• [Problem description]: The required output consists solely of the lines from the one containing "Continue the build123d" down to the one containing "POLE_W = 2.2", both included, each quoted exactly.

[Records with modeling code]
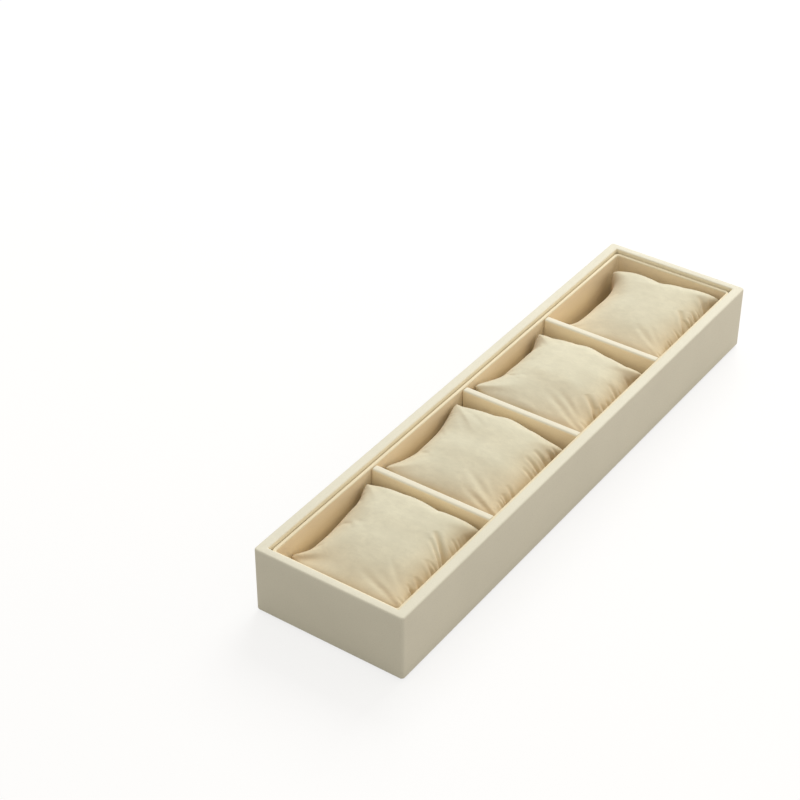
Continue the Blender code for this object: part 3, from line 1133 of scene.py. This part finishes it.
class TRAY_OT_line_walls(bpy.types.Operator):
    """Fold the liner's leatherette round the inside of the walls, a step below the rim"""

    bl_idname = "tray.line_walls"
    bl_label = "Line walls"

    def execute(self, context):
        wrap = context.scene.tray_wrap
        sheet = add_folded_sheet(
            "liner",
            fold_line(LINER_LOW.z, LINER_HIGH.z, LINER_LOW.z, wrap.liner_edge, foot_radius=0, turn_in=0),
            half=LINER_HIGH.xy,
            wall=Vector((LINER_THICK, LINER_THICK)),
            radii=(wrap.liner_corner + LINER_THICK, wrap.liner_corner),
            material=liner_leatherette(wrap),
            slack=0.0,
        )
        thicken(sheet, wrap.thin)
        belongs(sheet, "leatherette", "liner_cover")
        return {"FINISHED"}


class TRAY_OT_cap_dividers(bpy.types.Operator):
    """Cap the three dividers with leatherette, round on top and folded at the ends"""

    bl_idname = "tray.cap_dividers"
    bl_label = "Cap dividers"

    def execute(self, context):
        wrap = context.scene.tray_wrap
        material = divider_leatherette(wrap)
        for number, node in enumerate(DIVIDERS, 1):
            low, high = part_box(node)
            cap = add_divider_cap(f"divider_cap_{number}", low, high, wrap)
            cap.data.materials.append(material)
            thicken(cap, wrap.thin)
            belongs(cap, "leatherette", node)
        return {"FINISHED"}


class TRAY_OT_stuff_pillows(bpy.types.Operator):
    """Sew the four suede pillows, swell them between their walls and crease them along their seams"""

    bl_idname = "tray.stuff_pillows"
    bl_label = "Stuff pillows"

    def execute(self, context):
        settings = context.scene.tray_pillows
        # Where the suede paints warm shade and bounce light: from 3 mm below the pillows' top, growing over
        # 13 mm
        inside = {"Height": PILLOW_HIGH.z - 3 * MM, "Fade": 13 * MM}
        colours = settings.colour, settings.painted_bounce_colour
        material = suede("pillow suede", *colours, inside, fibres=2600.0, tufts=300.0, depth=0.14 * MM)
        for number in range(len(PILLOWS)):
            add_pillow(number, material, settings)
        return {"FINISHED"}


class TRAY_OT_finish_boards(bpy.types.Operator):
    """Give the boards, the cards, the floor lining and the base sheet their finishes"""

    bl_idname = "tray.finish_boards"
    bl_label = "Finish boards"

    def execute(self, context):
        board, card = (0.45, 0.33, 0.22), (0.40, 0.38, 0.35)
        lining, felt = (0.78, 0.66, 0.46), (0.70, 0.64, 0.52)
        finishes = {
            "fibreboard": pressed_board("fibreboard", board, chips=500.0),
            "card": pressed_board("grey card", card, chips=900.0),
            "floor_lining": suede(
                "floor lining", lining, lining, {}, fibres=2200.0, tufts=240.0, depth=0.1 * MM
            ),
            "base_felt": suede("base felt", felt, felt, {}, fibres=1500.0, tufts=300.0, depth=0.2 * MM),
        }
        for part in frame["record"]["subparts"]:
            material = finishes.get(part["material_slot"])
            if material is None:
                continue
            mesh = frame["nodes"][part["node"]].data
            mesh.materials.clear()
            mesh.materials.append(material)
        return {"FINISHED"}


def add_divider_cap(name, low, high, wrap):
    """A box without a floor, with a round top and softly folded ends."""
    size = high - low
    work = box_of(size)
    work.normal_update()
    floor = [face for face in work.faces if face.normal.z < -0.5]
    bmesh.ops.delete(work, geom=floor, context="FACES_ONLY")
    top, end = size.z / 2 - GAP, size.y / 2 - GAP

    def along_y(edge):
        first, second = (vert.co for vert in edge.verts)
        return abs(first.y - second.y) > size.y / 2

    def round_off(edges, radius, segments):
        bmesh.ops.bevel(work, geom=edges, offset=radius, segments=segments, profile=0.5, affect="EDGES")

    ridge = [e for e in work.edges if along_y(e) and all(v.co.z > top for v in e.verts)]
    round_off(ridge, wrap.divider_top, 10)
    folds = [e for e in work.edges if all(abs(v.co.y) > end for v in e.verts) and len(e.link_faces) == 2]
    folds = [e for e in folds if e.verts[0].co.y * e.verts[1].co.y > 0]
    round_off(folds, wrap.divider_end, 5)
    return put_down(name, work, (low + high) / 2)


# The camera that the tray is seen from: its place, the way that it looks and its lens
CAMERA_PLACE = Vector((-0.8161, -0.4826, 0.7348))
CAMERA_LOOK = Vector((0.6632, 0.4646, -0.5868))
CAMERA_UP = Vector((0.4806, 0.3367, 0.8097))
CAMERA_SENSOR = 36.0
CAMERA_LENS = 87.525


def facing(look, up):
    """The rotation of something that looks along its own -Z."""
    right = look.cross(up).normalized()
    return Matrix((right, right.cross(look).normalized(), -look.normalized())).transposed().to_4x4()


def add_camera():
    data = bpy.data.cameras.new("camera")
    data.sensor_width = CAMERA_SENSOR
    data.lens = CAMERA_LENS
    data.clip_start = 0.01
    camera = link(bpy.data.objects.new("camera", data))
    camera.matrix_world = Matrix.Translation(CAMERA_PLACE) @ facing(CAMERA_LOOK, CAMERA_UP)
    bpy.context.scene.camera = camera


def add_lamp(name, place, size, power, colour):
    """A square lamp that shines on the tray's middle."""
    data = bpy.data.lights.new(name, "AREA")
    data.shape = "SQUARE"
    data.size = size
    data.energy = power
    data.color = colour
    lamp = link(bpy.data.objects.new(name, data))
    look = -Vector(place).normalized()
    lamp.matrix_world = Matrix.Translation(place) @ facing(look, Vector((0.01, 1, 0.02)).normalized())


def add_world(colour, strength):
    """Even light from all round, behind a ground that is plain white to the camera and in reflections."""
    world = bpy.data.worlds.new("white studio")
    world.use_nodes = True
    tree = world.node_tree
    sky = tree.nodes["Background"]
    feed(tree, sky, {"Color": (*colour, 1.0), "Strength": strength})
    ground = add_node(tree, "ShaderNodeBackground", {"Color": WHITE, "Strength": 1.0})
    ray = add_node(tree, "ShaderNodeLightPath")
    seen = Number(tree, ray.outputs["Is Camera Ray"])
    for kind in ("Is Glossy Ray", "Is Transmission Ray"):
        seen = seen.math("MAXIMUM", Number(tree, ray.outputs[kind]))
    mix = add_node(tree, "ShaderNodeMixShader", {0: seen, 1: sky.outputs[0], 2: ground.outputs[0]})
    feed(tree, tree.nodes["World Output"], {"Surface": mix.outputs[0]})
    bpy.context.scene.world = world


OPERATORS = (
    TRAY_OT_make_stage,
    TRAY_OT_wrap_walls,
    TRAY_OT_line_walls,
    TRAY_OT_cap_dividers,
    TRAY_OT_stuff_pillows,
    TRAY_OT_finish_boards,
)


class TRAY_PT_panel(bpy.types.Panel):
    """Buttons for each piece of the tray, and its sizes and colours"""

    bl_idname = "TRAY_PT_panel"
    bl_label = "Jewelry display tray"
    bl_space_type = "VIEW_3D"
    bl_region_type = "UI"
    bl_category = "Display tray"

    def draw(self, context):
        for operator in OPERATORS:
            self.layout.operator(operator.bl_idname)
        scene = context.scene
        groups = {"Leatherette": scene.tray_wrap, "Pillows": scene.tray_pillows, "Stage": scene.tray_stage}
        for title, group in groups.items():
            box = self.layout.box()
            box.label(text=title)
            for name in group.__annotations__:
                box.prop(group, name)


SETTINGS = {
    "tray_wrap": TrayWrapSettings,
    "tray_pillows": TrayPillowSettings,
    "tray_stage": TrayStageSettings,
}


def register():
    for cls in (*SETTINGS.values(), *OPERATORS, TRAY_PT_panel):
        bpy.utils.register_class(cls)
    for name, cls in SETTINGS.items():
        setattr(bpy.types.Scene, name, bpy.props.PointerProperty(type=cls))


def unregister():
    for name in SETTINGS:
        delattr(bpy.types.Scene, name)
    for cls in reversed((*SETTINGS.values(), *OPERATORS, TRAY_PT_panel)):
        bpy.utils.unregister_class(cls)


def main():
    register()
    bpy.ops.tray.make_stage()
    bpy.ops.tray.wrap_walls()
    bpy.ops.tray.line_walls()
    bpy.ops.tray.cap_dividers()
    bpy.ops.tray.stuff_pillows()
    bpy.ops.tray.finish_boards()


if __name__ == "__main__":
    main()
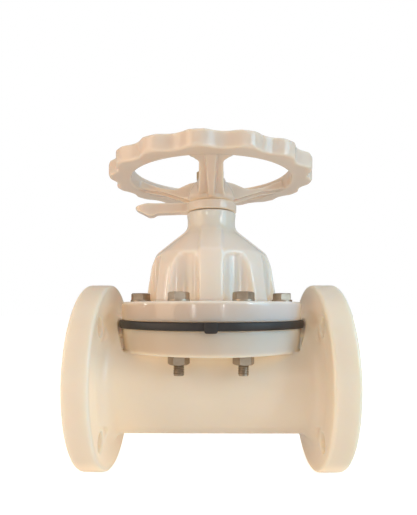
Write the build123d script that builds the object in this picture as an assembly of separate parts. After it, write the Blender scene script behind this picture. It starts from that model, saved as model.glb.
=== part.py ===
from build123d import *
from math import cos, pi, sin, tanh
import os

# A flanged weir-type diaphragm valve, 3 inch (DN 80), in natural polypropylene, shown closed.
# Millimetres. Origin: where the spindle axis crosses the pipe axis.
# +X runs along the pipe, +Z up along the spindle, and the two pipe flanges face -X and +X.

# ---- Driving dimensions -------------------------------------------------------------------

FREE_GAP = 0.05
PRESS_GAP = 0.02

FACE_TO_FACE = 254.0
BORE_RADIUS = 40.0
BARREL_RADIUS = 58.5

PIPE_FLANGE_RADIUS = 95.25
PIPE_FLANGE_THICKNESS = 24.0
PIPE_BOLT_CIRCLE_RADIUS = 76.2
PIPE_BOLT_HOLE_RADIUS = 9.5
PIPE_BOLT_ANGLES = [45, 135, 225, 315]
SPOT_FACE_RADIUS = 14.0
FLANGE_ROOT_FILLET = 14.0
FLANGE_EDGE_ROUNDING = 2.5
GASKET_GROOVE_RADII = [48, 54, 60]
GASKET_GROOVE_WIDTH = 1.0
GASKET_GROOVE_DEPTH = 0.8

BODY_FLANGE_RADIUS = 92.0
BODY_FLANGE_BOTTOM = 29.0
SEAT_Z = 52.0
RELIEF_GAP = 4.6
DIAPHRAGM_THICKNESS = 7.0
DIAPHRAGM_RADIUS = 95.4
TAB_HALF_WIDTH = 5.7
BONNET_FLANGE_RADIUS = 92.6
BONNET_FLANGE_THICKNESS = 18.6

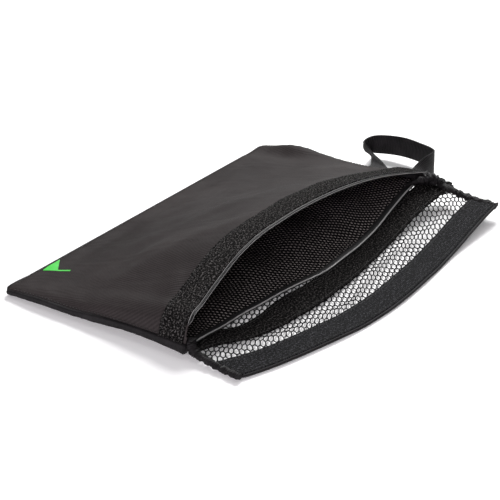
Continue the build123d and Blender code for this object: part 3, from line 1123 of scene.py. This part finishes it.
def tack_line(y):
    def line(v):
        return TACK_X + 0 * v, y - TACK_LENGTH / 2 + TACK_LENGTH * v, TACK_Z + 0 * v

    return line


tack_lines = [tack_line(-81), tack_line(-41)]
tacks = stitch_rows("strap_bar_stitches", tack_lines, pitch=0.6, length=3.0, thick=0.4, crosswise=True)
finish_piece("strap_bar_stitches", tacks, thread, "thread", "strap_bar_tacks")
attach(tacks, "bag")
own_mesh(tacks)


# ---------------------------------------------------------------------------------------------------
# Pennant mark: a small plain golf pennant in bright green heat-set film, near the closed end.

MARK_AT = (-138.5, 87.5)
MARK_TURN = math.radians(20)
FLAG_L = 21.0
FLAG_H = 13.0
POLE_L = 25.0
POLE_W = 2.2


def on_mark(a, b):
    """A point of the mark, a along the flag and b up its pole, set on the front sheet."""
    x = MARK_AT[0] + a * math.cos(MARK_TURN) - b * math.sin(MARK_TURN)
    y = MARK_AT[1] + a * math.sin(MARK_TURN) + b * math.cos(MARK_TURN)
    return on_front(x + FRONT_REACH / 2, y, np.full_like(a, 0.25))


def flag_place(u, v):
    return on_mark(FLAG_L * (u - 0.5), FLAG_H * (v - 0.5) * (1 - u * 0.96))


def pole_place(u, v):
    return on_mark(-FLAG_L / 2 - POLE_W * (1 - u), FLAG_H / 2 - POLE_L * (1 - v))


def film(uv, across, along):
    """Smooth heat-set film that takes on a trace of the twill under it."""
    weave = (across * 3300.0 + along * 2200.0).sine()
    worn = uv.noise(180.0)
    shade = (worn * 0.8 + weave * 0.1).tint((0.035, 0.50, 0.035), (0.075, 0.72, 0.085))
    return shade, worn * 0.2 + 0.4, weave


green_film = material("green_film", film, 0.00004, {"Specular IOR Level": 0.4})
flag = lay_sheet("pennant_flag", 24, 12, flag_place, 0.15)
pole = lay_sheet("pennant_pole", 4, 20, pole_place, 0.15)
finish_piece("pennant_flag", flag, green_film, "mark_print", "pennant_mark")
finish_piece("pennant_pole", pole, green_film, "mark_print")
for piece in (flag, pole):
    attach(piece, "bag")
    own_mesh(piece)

• [Answer]:
Continue the build123d and Blender code for this object: part 3, from line 1123 of scene.py. This part finishes it.
def tack_line(y):
    def line(v):
        return TACK_X + 0 * v, y - TACK_LENGTH / 2 + TACK_LENGTH * v, TACK_Z + 0 * v

    return line


tack_lines = [tack_line(-81), tack_line(-41)]
tacks = stitch_rows("strap_bar_stitches", tack_lines, pitch=0.6, length=3.0, thick=0.4, crosswise=True)
finish_piece("strap_bar_stitches", tacks, thread, "thread", "strap_bar_tacks")
attach(tacks, "bag")
own_mesh(tacks)


# ---------------------------------------------------------------------------------------------------
# Pennant mark: a small plain golf pennant in bright green heat-set film, near the closed end.

MARK_AT = (-138.5, 87.5)
MARK_TURN = math.radians(20)
FLAG_L = 21.0
FLAG_H = 13.0
POLE_L = 25.0
POLE_W = 2.2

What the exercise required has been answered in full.